__Short problem__. Your task is to print all of the data word for word.

__Data lines__.
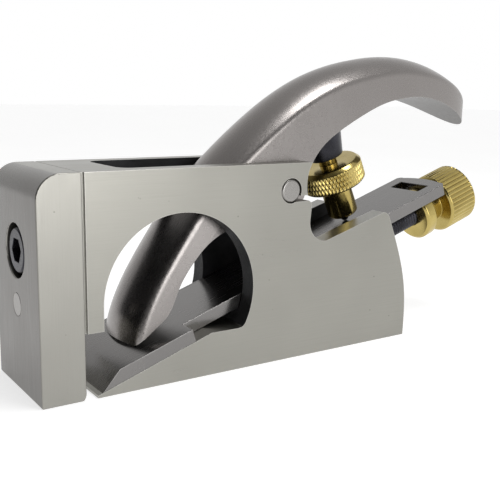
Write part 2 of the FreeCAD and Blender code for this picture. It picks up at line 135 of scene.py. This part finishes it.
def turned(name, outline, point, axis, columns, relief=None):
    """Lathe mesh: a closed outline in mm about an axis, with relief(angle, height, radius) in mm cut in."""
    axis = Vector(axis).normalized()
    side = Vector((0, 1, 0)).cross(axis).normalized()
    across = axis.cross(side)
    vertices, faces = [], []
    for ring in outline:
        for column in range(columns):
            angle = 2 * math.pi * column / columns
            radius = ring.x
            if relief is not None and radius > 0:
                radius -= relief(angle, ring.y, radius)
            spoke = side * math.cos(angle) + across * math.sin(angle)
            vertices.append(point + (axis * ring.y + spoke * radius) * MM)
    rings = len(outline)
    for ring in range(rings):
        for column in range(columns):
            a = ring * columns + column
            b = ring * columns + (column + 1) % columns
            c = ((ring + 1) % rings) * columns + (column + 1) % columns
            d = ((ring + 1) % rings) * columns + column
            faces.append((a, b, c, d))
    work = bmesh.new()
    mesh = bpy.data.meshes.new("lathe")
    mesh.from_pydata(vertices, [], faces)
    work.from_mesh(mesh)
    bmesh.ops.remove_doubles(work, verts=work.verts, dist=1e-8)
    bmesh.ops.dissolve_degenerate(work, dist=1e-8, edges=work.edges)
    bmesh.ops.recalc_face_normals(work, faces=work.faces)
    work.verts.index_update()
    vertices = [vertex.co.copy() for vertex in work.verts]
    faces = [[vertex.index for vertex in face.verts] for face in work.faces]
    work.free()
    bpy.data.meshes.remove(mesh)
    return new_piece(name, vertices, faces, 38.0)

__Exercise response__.
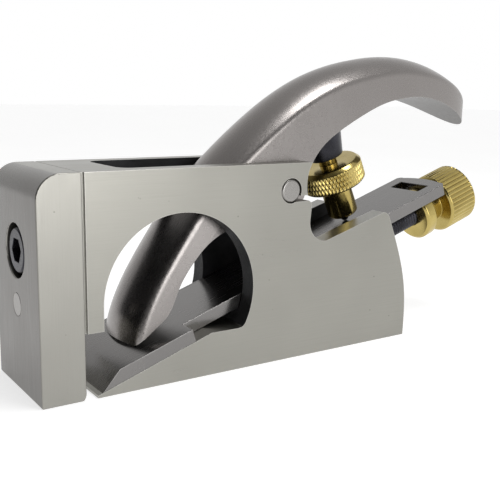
Write part 2 of the FreeCAD and Blender code for this picture. It picks up at line 135 of scene.py. This part finishes it.
def turned(name, outline, point, axis, columns, relief=None):
    """Lathe mesh: a closed outline in mm about an axis, with relief(angle, height, radius) in mm cut in."""
    axis = Vector(axis).normalized()
    side = Vector((0, 1, 0)).cross(axis).normalized()
    across = axis.cross(side)
    vertices, faces = [], []
    for ring in outline:
        for column in range(columns):
            angle = 2 * math.pi * column / columns
            radius = ring.x
            if relief is not None and radius > 0:
                radius -= relief(angle, ring.y, radius)
            spoke = side * math.cos(angle) + across * math.sin(angle)
            vertices.append(point + (axis * ring.y + spoke * radius) * MM)
    rings = len(outline)
    for ring in range(rings):
        for column in range(columns):
            a = ring * columns + column
            b = ring * columns + (column + 1) % columns
            c = ((ring + 1) % rings) * columns + (column + 1) % columns
            d = ((ring + 1) % rings) * columns + column
            faces.append((a, b, c, d))
    work = bmesh.new()
    mesh = bpy.data.meshes.new("lathe")
    mesh.from_pydata(vertices, [], faces)
    work.from_mesh(mesh)
    bmesh.ops.remove_doubles(work, verts=work.verts, dist=1e-8)
    bmesh.ops.dissolve_degenerate(work, dist=1e-8, edges=work.edges)
    bmesh.ops.recalc_face_normals(work, faces=work.faces)
    work.verts.index_update()
    vertices = [vertex.co.copy() for vertex in work.verts]
    faces = [[vertex.index for vertex in face.verts] for face in work.faces]
    work.free()
    bpy.data.meshes.remove(mesh)
    return new_piece(name, vertices, faces, 38.0)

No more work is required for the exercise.